Des tables d’or que Dieu aurait confiées près de New York en 1820 à un jeune paysan, Joseph Smith, les mormons ont tiré une prodigieuse puissance financière et politique. La conquête théocratique de l’Ouest, la polygamie, une colossale entreprise généalogique pour baptiser les défunts, de vives controverses et l’impact profond d’Internet sur la stratégie de cette singulière Église comptent parmi les épisodes retracés ici, d’une incarnation religieuse et totalitaire du rêve américain.
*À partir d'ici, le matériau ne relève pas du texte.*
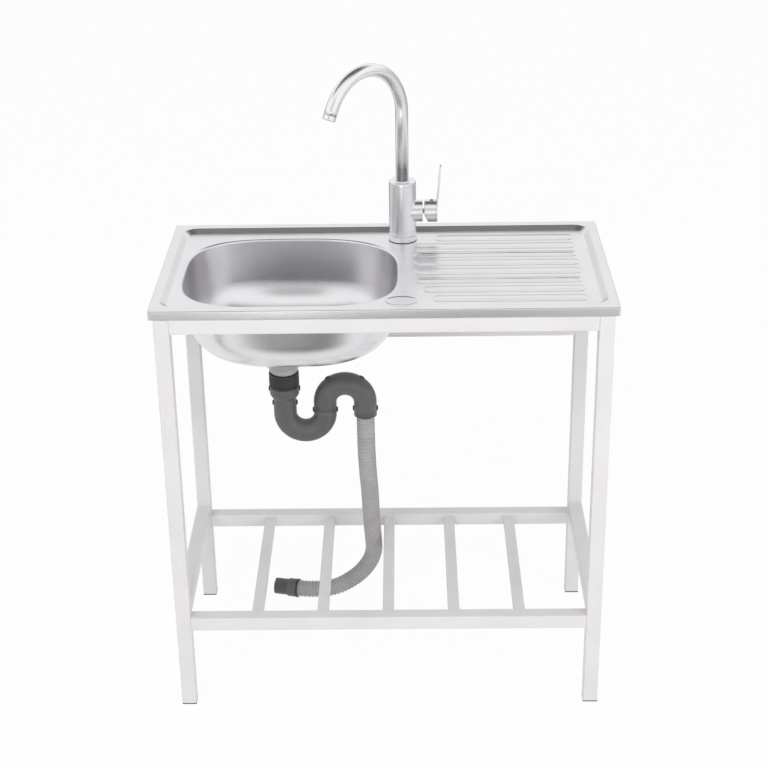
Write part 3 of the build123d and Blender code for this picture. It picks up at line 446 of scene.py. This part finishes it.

Dans ce livre, sans parti pris ni complaisance, Alain Gillette nous aide à mieux connaître les mormons, notamment ceux des pays francophones, leur religion et leur impact sur la société américaine.

Extraits de Les mormons : De la théocratie à Internet d’Alain Gillette

L’Église a mondialisé son ambition, même si moins de 0,2 % de la population mondiale, de 0,1 % de la population française ou de 4 % de la population américaine ont été baptisés – pourcentages à réduire de moitié pour évaluer le nombre de pratiquants sous son obédience.

De son opulence américaine, de la qualité de la vie là où elle domine, de son pragmatisme temporel et de sa spectaculaire croissance, on pourrait déduire qu’elle a atteint une maturité épanouie. (…)

L’entreprise a ses limites. L’idée que le Christ reviendra sur terre dans le Missouri pour une glorieuse théocratie demeure exotique et, avec d’autres idiosyncrasies remontant à ses origines, limite les alliances pragmatiques nouées avec d’autres confessions à des combats d’arrière-garde idéologiques sur la scène politique américaine et à des actions humanitaires dans le tiers-monde. Les tensions ne cessent de se renouveler, en étant contrôlées, voire déclenchées, afin de maintenir l’unité de l’Église. La valorisation de sa différence interfère avec sa volonté de reconnaissance.

De tels paradoxes abondent. Au cœur de la civilisation américaine, elle la critique tout en s’y reconnaissant comme dans un miroir. Elle en incarne :

–          la volonté de tolérance religieuse (sauf pour les siens, et à condition d’être reconnue par les autres comme la Vraie Église);

–          le culte de l’histoire (scientifique, mais aussi enjolivée et remaniée en permanence selon ses priorités);

–          la séparation de l’Église et de l’État (sauf en sous-main aux États-Unis quand ses valeurs y sont menacées);

–          l’égalité (tardivement pour les gens de couleur, et à développer entre les hommes et les femmes), le suffrage universel et la démocratie (mais avec une forte préférence pour l’aile conservatrice du parti républicain aux États-Unis, qui prend parfois des libertés avec les règles démocratiques);

–          l’idéalisme social (et le conservatisme);

–          le mysticisme (mais allié à l’accumulation des richesses, à son tour compensée par une œuvre humanitaire d’inégale ampleur);

–          la transparence (sauf pour l’exercice de son pouvoir interne et l’accès des fidèles à leurs données individuelles);

–          le consentement individuel (mais en usant du conditionnement des esprits);

–          les principes moraux et la légalité (sauf entorses dans son propre intérêt), emphatiquement arborés;

–          la nécessité de rendre compte (sauf de sa propre gestion).

La liste est manichéenne, mais elle pourrait être allongée. L’accumulation de ces dialectiques et contradictions entretient des préjugés et des stéréotypes inégalement fondés. Il en résulte des dommages collatéraux en son sein, et une suspicion persistante à l’égard de la hiérarchie. Son choix du camp de la « majorité morale » américaine, aux valeurs ultraconservatrices plus ou moins communes à maints courants religieux et idéologiques, a aidé à consolider l’édifice, au risque de le figer.